We halted in the center of the village, and presently a large fire was blazing in front of the chief’s lodge, around which the warriors assembled. The captives were placed in a row to one side, and except to be stared at by the women no further attention was taken of us. Each brave seemed bent on feasting himself, and while we were left to suffer the pangs of hunger and thirst, our masters indulged in gluttony of a most riotous and bestial nature. As the night advanced more fuel was added to the fires, until they crackled and blazed with tremendous fury. It was not long before the remains of the feast were cleared away, and the Indians reassembled, each with tomahawk in one hand, and a rattle in the other; then began the scalp dance, with which these tribes always celebrate their successful forays.

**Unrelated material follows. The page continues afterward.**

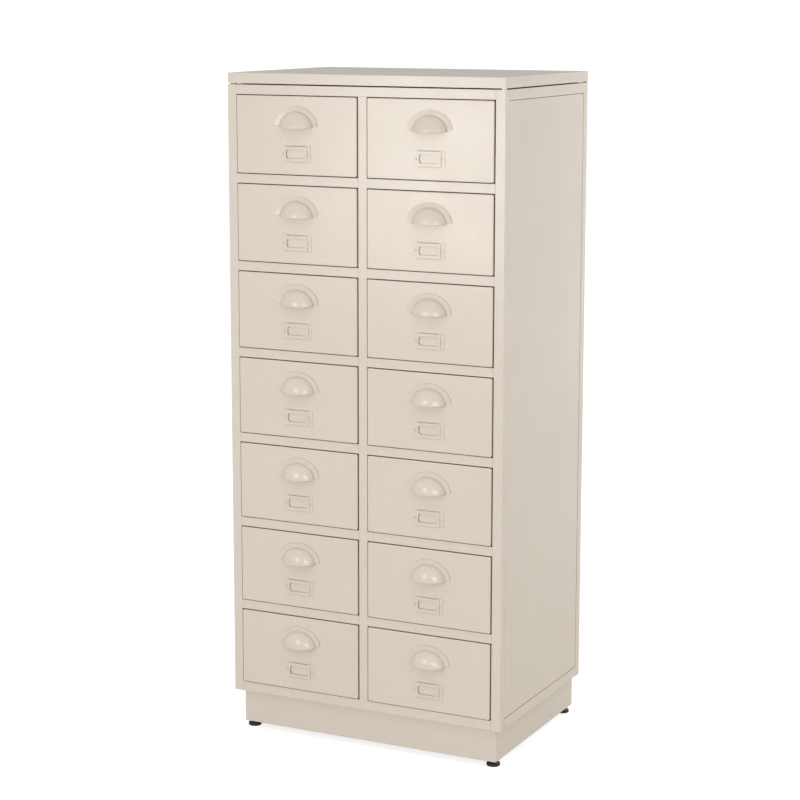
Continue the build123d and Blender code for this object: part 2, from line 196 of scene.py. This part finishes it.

A number of young women are selected who step into the ring, and holding up the recently taken scalps, begin a low chant. The braves circle round, brandishing weapons of various kinds, whilst they distort their faces and bodies into the most horrid shapes. Simultaneously jumping into the air, they come down on both feet with a blow and thrust of their weapons, while it would appear as if they were indulging in the most horrible butchery. Darting about their glaring eye-balls, as if actuated by the most fiendish passions. As the dance continues the excitement grows apace; the bystanders wave their torches and urge the actors on to renewed endeavor. The scene becomes one wild orgy, in which the lowest and most blood-thirsty passions are excited. The drums continue beating, the women shriek, men yell, dogs bark, and the whole scene becomes wild and terrible in the extreme. No description can do justice to this remarkable performance, but once seen it leaves a vivid impress on the mind that time can never efface.

The dance was continued until the stars gradually disappeared, and the gray streaks of dawn ushered in the new day. Tired, and trembling with nervous excitement, I was conducted within the lodge; and throwing myself on the ground, I sought that repose that my body and mind so much needed.